Schill gathered a handful of flower prints to recreate the look of Carmen Miranda — singer, dancer, Broadway actress, and Hollywood film star of yore known for her over-the-top fruit and flower headpieces.
She layered a ruffled short skirt over a sequined long skirt and gathered them into a ruche with a safety pin. Then, Schill cut a ruffled, flower-print top up the middle to the navel and tied the two ends together to recreate the Portuguese-Brazilian bombshell’s midriff-baring look.
A flowered scarf fashioned into a turban and topped with plastic flowers completed the ensemble.
“Never be afraid to use your scissors,” she said.
When short of time or creativity, Schill said, it’s fine to go for an old standard.
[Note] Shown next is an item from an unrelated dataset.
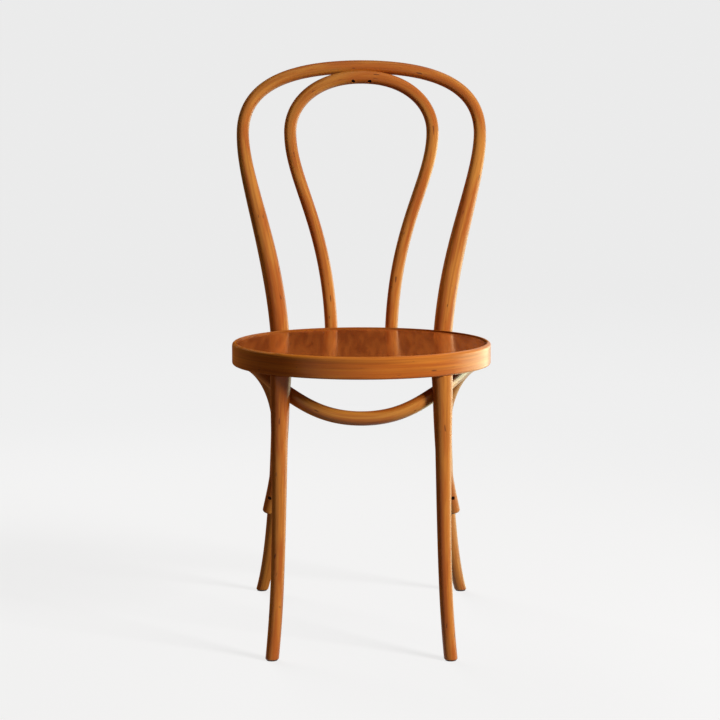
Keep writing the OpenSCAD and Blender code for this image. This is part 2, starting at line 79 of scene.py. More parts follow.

Pirate costumes are always acceptable and easy to create, she said.
Schill used large hoop earrings, a bandanna and red and white striped socks to accessorize two separate pirate looks.
For a man, Schill matched a pair of women’s capri pants with a blousy white top — also found in the women’s section — and a black vest.
For a woman, she choose a short black and white skirt with a black and white striped top. She cut the sleeves of the shirt short in a zigzag pattern and cut a hole near the end of the castoffs to make fingerless mitts.
Because she works in theater and creates costumes for a living, Halloween is not for her the once-a-year-chance-to-dress-up it is for others, but still she loves it.
“I like the nostalgia of Halloween,” she said. “It’s fun.”
Her final tips for the creation of great costume are simple.
Don’t rely on a wig. They always seem like a good idea until you’ve had them on for three hours, she said.
“And be sure to wear something you can go to the bathroom in,” she said.